If the time horizon is 14 years, then choosing to use an 8 year sliding window with a 5 year overlap, will reduce the problem into 3 smaller parts. The first “pass” will consider all mining blocks, using a time horizon of 8 years. This solution will determine the blocks mined in the first 3 years (Window size - Overlap).

The second “pass” will exclude these blocks from the problem and this solution will determine the blocks to be mined in years 4 to 6.

The final pass will solve for years 7 to 14.

In practice, the solution obtained using sensible sliding window values will not be significantly different to the solution for all mining blocks across the complete time horizon. However, the performance gains can be significant. Considering the example above, common sense suggests that knowing which blocks will be mined in years 9 to 14 will have little effect on the blocks mined in years 1 to 3.

Preparation

The long term scheduler requires mining blocks that are “indexed”, based on a predefined 3D grid of rows, columns and benches. To do this there is a new function Create Mining Blocks. The input is a pit solid. Parameters define the grid size, orientation and the bench levels. Running the function generates indexed mining block solids (wireframes).

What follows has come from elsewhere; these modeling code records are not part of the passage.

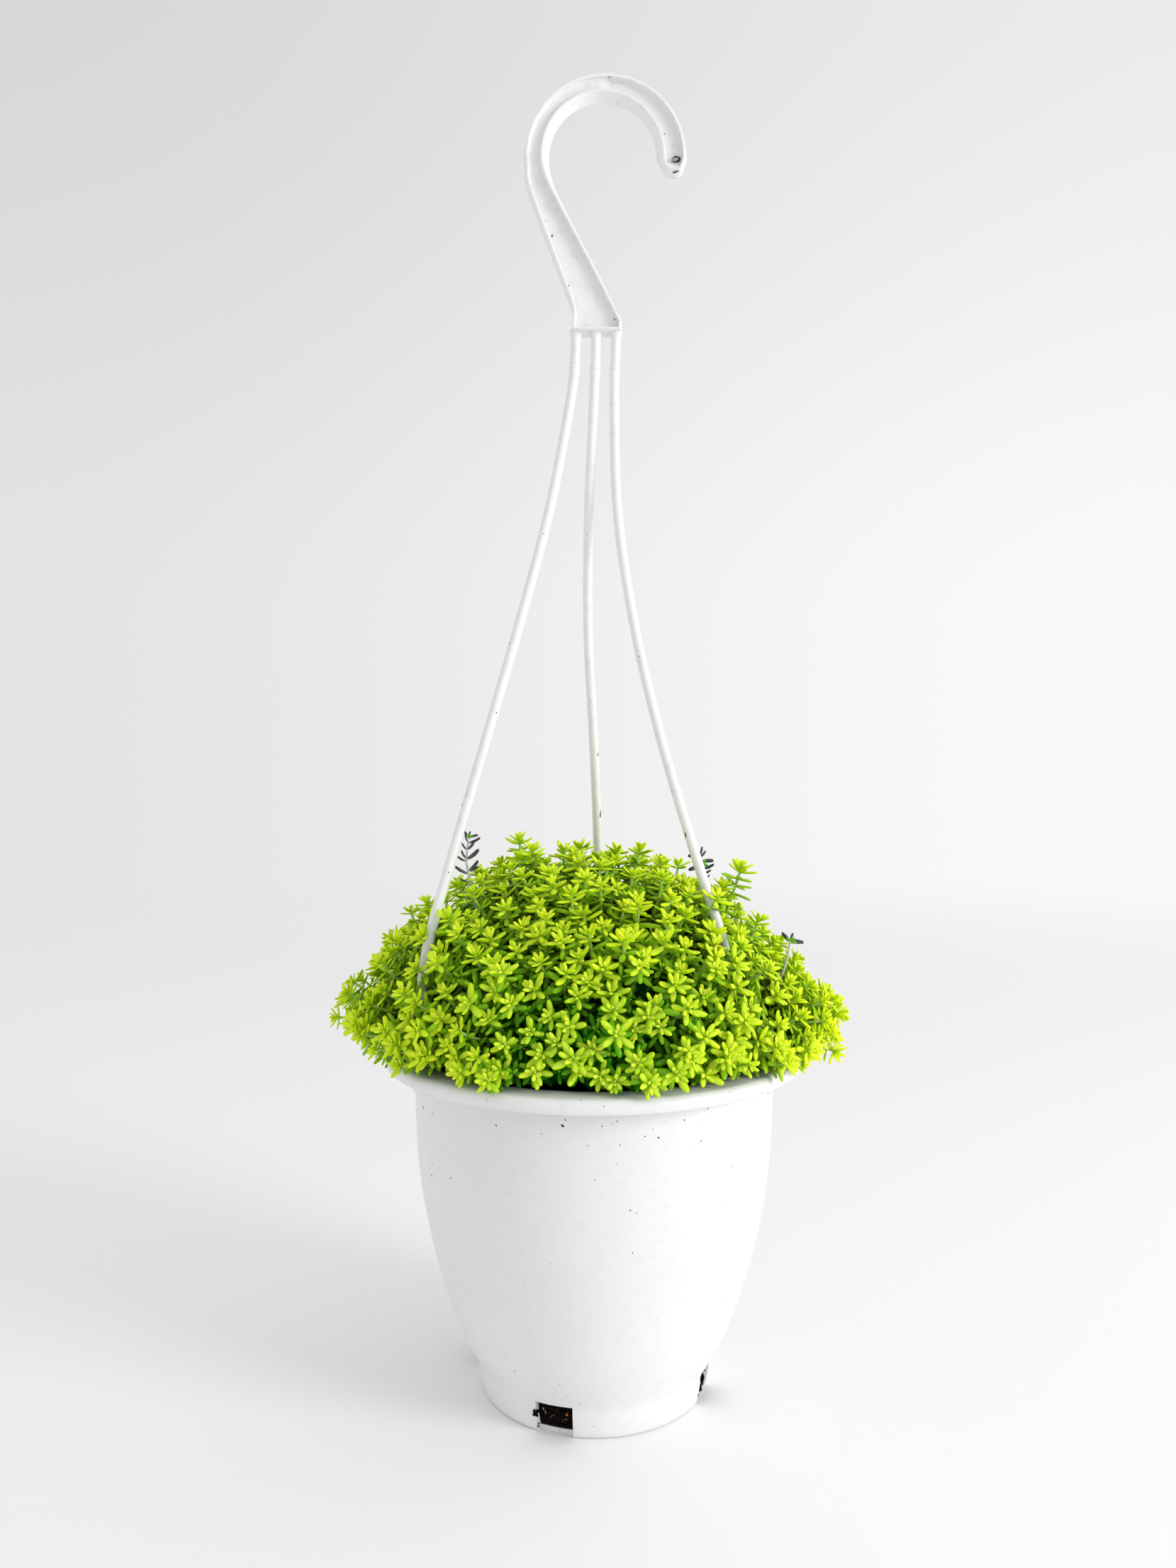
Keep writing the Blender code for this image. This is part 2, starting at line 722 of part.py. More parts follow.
def build_cushion(parts, cutters, green):
    bm = bmesh.new()
    bmesh.ops.create_uvsphere(bm, u_segments=20, v_segments=10, radius=1.0)
    bmesh.ops.scale(bm, vec=metres(*CORE_AXES), verts=bm.verts)
    draw = random.Random(SEED)
    for vert in bm.verts:
        vert.co *= 1.0 - draw.uniform(0.0, CORE_DIMPLE) / CORE_AXES[2]
    bmesh.ops.translate(bm, vec=metres(0.0, 0.0, CORE_AT_Z), verts=bm.verts)
    base = LIP_TOP + GAP
    cut = bmesh.ops.bisect_plane(
        bm,
        geom=[*bm.verts, *bm.edges, *bm.faces],
        plane_co=metres(0.0, 0.0, base),
        plane_no=(0.0, 0.0, -1.0),
        clear_outer=True,
    )
    rim = [edge for edge in cut["geom_cut"] if isinstance(edge, bmesh.types.BMEdge)]
    bmesh.ops.contextual_create(bm, geom=rim)
    cushion = from_bmesh("sedum_cushion", bm, parts, green)
    for name, (_, low, root, _) in DARK_SHOOTS.items():
        hole = tube(name + "_hole", [root, low], DARK_STEM_R + GAP, 1, cutters)
        make_helper(hole)
        add_boolean(cushion, "DIFFERENCE", hole)
    apply_modifiers(cushion)
    pieces = new_collection("cushion_pieces")
    middle = (0.0, 0.0)
    below = SOIL_TOP - ROOT_DEPTH
    cylinder("root_ball", ROOT_TOP_R, ROOT_BOTTOM_R, SOIL_TOP, below, middle, SOIL_STEPS, pieces)
    neck = (SOIL_TOP + ROOT_NECK_HALF, SOIL_TOP - ROOT_NECK_HALF)
    cylinder("root_neck", ROOT_NECK_R, ROOT_NECK_R, *neck, middle, SOIL_STEPS, pieces)
    rods = rods_through_cushion()
    place_rosettes(pieces, rods)
    place_tall_shoots(pieces, rods)
    fuse(cushion, pieces, "MANIFOLD")


def build_dark_shoots(parts, charcoal):
    for name, (tip, low, root, whorls) in DARK_SHOOTS.items():
        tip, low, root = Vector(tip), Vector(low), Vector(root)
        root = root.lerp(low, 0.02)
        shoot = tube(name, [root, low, tip], DARK_STEM_R, 1, parts)
        shoot.data.materials.append(charcoal)
        pieces = new_collection(name + "_pieces")
        up = (tip - low).normalized()
        for whorl in range(whorls):
            at = low.lerp(tip, whorl / (whorls - 1))
            reach = DARK_LEAF * (1.0 - 0.05 * whorl)
            rosette(f"{name}_{whorl}", at, up, 67.0 * whorl, reach, 3, at - up * 3.0, pieces)
        fuse(shoot, pieces)


def main():
    clear_scene()
    parts = new_collection("potted_stonecrop")
    cutters = new_collection("cutters", bpy.context.scene.collection)
    white = new_material("white_plastic", "#F2F2F0", 0.35)
    brown = new_material("potting_soil", "#2A1D14", 0.95)
    green = new_material("golden_green_leaf", "#8CC814", 0.45)
    charcoal = new_material("charcoal_leaf", "#3C3E40", 0.6)
    build_pot(parts, cutters, white)
    build_soil(parts, brown)
    build_hanger(parts, cutters, white)
    build_arms(parts, white)
    build_cushion(parts, cutters, green)
    build_dark_shoots(parts, charcoal)
    for obj in parts.objects:
        obj.data.shade_smooth()
        obj.data.set_sharp_from_angle(angle=math.radians(30.0))


main()
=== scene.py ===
"""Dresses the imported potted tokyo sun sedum: the finer pieces, their finishes and the studio.

Frame as in the CAD: metres, +Z up, the foot on z = 0, front towards -Y and right towards +X.
Pieces are sized in millimetres, which become metres through MM; the studio and the finishes are in metres.
"""

import math
import random

import bmesh
import bpy
from mathutils import Matrix, Vector, kdtree, noise


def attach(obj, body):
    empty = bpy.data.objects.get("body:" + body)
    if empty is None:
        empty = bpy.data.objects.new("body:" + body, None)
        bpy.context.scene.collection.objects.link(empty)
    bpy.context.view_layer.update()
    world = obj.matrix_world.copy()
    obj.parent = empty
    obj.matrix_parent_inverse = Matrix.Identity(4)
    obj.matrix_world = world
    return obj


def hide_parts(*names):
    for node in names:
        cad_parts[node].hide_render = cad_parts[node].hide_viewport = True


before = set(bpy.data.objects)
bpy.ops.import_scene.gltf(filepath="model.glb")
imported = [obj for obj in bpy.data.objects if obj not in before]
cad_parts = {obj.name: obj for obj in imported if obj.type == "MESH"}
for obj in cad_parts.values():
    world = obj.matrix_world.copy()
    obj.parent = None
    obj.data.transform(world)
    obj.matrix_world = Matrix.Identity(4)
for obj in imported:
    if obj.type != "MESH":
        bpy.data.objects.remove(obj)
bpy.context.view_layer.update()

# Studio: the pot stands on a white table in a bright white room, so the table has no visible far edge.
# The room is dimmer at the left, and one large soft lamp at the right front gives the shape its shade.
MM = 0.001
TABLE_WHITE = "#F5F5F5"
TABLE_SPAN = 6.0
TABLE_FADE = (0.45, 2.6)
LAMP_AT = (1.7, -0.9, 0.8)
LAMP_AIM = (0.0, 0.0, 0.2)
LAMP_SIZE = 0.8
LAMP_WATTS = 20.0
CAMERA_AT = (-0.0029, -0.5698, 0.3030)
CAMERA_TILT = 88.67
LENS = 27.03
FILM_HEIGHT = 36.0
# How bright the room is along an axis: the axis, two places on it and the brightness at each.
ROOM_GLOW = [
    ("X", -0.5, 0.45, 0.77, 0.95),
    ("X", -0.95, -0.55, 1.3, 1),
    ("Z", 0.1, 0.6, 1, 0.86),
    ("Y", -0.6, 0.2, 0.86, 1),
    ("Z", 0.6, 0.9, 1, 1.3),
]


def linear(hex_colour):
    """An sRGB hex colour as linear RGBA."""
    channels = [int(hex_colour[i : i + 2], 16) / 255 for i in (1, 3, 5)]
    return (*[c / 12.92 if c <= 0.04045 else ((c + 0.055) / 1.055) ** 2.4 for c in channels], 1.0)


def set_node(tree, node, parts):
    """Sets a shader node's properties, inputs and colour stops, and links it to other nodes or sockets."""
    for name, value in parts.items():
        if name == "stops":
            ramp = node.color_ramp.elements
            while len(ramp) < len(value):
                ramp.new(0.5)
            for stop, (position, colour) in zip(ramp, value):
                stop.position = position
                stop.color = linear(colour)
        elif isinstance(value, bpy.types.Node):
            tree.links.new(next(output for output in value.outputs if output.enabled), node.inputs[name])
        elif isinstance(value, bpy.types.NodeSocket):
            tree.links.new(value, node.inputs[name])
        elif isinstance(name, int) or name in node.inputs:
            node.inputs[name].default_value = value
        else:
            setattr(node, name, value)
    return node


def add_node(tree, kind, parts):
    """Adds a shader node with its properties, inputs, colour stops and links."""
    return set_node(tree, tree.nodes.new("ShaderNode" + kind), parts)


def new_surface(name, settings):
    """A material with one Principled shader, and the tree, shader and Object coordinates to build on."""
    material = bpy.data.materials.new(name)
    material.use_nodes = True
    tree = material.node_tree
    shader = set_node(tree, tree.nodes["Principled BSDF"], settings)
    return material, tree, shader, add_node(tree, "TexCoord", {}).outputs["Object"]


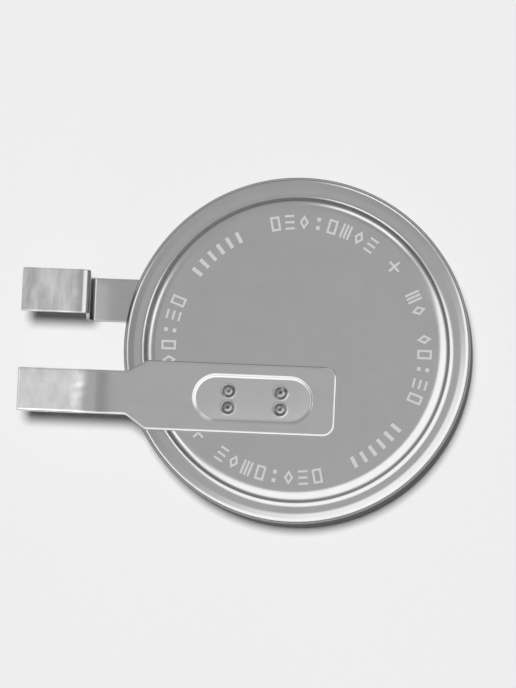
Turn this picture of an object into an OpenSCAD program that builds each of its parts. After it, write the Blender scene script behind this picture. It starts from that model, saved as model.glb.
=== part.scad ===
// Lithium coin cell, positive face up, with a flat solder tab welded to each pole.
// The origin is on the cell's axis at the negative face, and both tabs leave towards -X.

/* [Cell] */
// Outer diameter of the cell
cell_d = 20; // [16:0.5:24.5]
// Height from the negative face to the raised positive face
cell_h = 5; // [3.2:0.1:7.7]

/* [Positive can] */
// Sheet thickness of the can
can_t = 0.25; // [0.2:0.01:0.3]
// Outer radius of the can's top edge
can_edge_r = 0.45; // [0.35:0.05:0.55]
// Width of the low rim, from the outer wall to the foot of the raised face
rim_w = 1.15; // [1.1:0.01:1.6]
// Height of the raised face above the rim
face_step = 0.41; // [0.3:0.01:0.5]
// Slope of the step between the rim and the raised face, in degrees
step_slope = 40; // [25:1:50]
// Bend radius at the top of that step
brow_r = 0.63; // [0.4:0.01:0.8]
// Bend radius at its foot
foot_r = 0.49; // [0.3:0.01:0.6]
// Width of the rim's outer part, which falls towards the wall
fall_w = 0.62; // [0.55:0.01:0.7]
// Fall of that part, in degrees
fall_slope = 5; // [2:0.5:8]
// Bend radius where the fall starts
fall_r = 1.5; // [0.5:0.1:2]
// How far the crimped lip reaches in from the outer wall
lip_w = 1.25; // [1.18:0.02:1.5]
// How far the crimped lip stays above the negative face
lip_rise = 0.175; // [0.1:0.005:0.3]

/* [Gasket] */
// Wall thickness of the gasket
gasket_t = 0.4; // [0.3:0.01:0.45]
// Thickness of the gasket's base, under the end of the cap's skirt
gasket_base_t = 0.35; // [0.3:0.01:0.5]
// Thickness of the upstand inside the cap's skirt
upstand_t = 0.32; // [0.2:0.01:0.4]
// Height of that upstand, from the gasket's base
upstand_h = 0.5; // [0.2:0.05:0.8]
// How much of the gasket shows past the crimped lip
gasket_show = 0.12; // [0.05:0.01:0.2]

/* [Negative cap] */
// Sheet thickness of the cap
cap_t = 0.25; // [0.2:0.01:0.3]
// Inner bend radius at the corner between the cap's shoulder and its skirt
shoulder_r = 0.1; // [0.05:0.01:0.2]
// Bend radius of the cap's face edge and of its neck
neck_r = 0.3; // [0.2:0.01:0.35]
// How much narrower the neck is at the face than at the shoulder, on the radius
neck_draft = 0.2; // [0.1:0.01:0.4]
// Gap between the gasket's free edge and the neck
neck_gap = 0.08; // [0.04:0.01:0.2]

/* [Filling] */
// Thickness of the lithium disc
lithium_t = 1.1; // [0.8:0.05:1.3]
// Thickness of the separator
separator_t = 0.15; // [0.1:0.01:0.25]
// Height of the separator's turned-up wall
separator_wall_h = 0.9; // [0.4:0.05:1.2]
// Sheet thickness of the angle ring around the cathode
ring_t = 0.15; // [0.1:0.01:0.2]
// Height of that ring
ring_h = 0.8; // [0.5:0.05:1]
// Width of the ring's flange, under the pellet
flange_w = 0.9; // [0.5:0.05:1.5]
// Free space around the lithium disc, the ring and the separator
side_gap = 0.12; // [0.08:0.01:0.2]

/* [Tabs] */
// Sheet thickness of the tabs
tab_t = 0.2; // [0.15:0.01:0.25]
// Width of a tab's strip
tab_w = 2.54; // [2:0.02:3]
// Width of a tab's weld pad
pad_w = 3.87; // [3.4:0.05:4.2]
// Corner radius of the pad
pad_corner_r = 0.7; // [0.3:0.05:1]
// How far the pad reaches past the cell's axis
pad_past = 2.4; // [2:0.1:3]
// Distance of the pad's centre line from the cell's axis
pad_y = 2.95; // [2.7:0.05:3.2]
// How far the strip's centre line lies nearer to the axis than the pad's
strip_shift = 0.07; // [0:0.01:0.15]
// How far inside the outer wall the pad starts to narrow
flare_in = 1.5; // [1:0.1:2]
// Length over which it narrows to the strip
flare_l = 1.15; // [0.8:0.05:1.4]
// Length of the tabs past the outer wall
tab_reach = 5.97; // [5:0.01:8]
// How far both soldering ends lie below the positive tab's pad
end_drop = 0.08; // [0.04:0.01:0.12]
// Gap between the outer wall and the crease that brings the positive tab's end down
crease_gap = 0.77; // [0.6:0.01:1.2]
// Length of that crease
crease_l = 0.56; // [0.4:0.01:0.8]
// Bend radius on the crease's side towards the pad
crease_in_r = 5; // [1:0.1:6]
// Bend radius on its side towards the soldering end
crease_out_r = 2.6; // [0.5:0.1:4]
// Gap between the outer wall and the foot of the negative tab's riser
riser_gap = 2.33; // [1.5:0.01:3]
// Lean of the riser towards the cell, in degrees
riser_lean = 3; // [0:0.5:8]
// Inner bend radius of the riser
riser_r = 0.25; // [0.15:0.01:0.4]

/* [Weld pockets] */
// Length of the coined pocket
pocket_l = 7.46; // [6.6:0.1:7.8]
// Width of the pocket
pocket_w = 2.74; // [2.4:0.02:3]
// Depth of the pocket
pocket_depth = 0.1; // [0.05:0.01:0.12]
// Width of the pocket's sloping wall
pocket_wall = 0.2; // [0.1:0.01:0.3]
// Distance of the pocket's centre from the cell's axis
pocket_x = 2.2; // [2:0.05:2.4]
// Diameter of a weld spot
weld_d = 0.8; // [0.5:0.05:0.9]
// Depth of a weld spot
weld_depth = 0.03; // [0.01:0.01:0.03]
// How far the middle of the weld spots lies past the pocket's, towards the tab's soldering end
weld_shift_x = 0.09; // [0:0.01:0.15]
// How far it lies past the pocket's, away from the cell's axis across the pocket
weld_shift_y = 0.04; // [0:0.01:0.05]
// Distance between the weld spots along the pocket
weld_pitch_x = 3; // [2:0.1:3.6]
// Distance between the weld spots across the pocket
weld_pitch_y = 0.95; // [0.92:0.01:1.2]

/* [Hidden] */
$fn = 96;

// Clearance between round faces that fit into each other
fit = 0.01;
// Number of straight steps in each bend
bend_n = 6;
// Share of the room between two bends that their radii may fill
bend_room = 0.98;
// How much wider the chamfer of the gasket's base is than the can's inner corner radius
chamfer_more = 0.05;
// Corner radii of a tab's flare and of its soldering end
flare_r = 0.4;
end_r = 0.1;
// Share of a weld spot's diameter that its bottom takes
weld_bottom = 0.4;
// Length by which a cut or an uncut sheet passes the surface that limits it
over = 1;

cell_r = cell_d / 2;

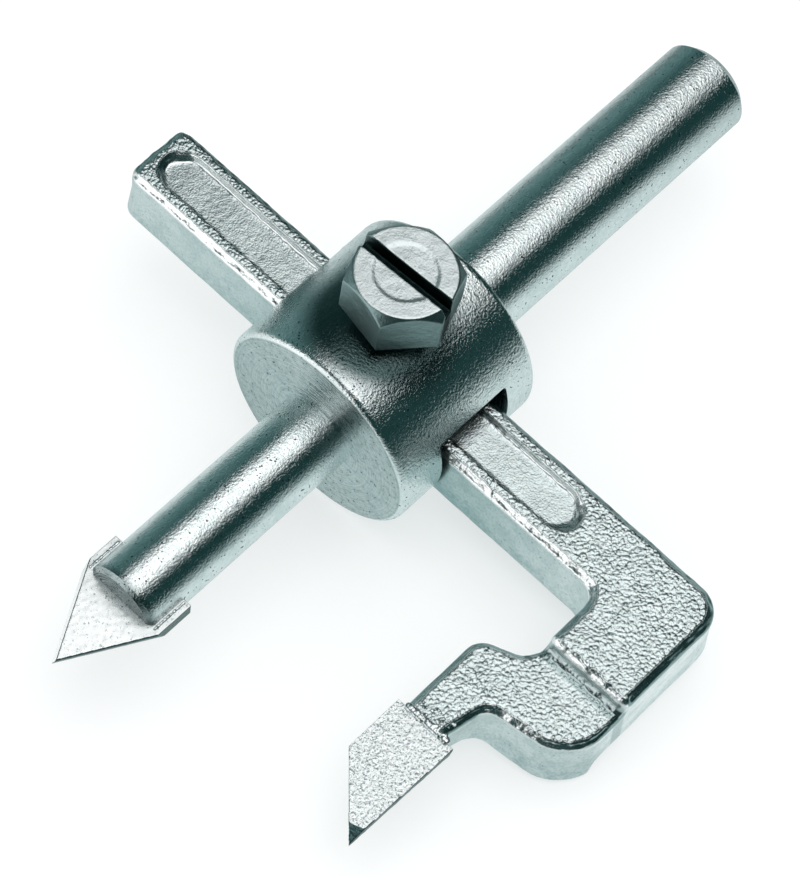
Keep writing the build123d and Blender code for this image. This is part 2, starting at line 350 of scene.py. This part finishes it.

To assign material grade bins to each block, the Grade Tonnage Report has been enhanced to enable multiple grade categories to be written to a wireframe. The feature used to do this is called a material set.

Workflow Summary

  1. Start with a pit solid and a block model.
  2. Convert the pit solid into mining blocks using the Create Mining Blocks function on the Mining tab, in the Task Preparation group.
  3. Run the Grade Tonnage Report on the Wireframe tab, in the Report group,to attribute the grade values from the block model to each mining block.
  4. Import the mining blocks and their attributes into a Strategic schedule.
  5. Define dependencies for the tasks.
  6. Define the capacity constraints and the objective.
  7. Run the solver.
  8. Display the result as an animation and use this as a reference for Operational (short term) planning.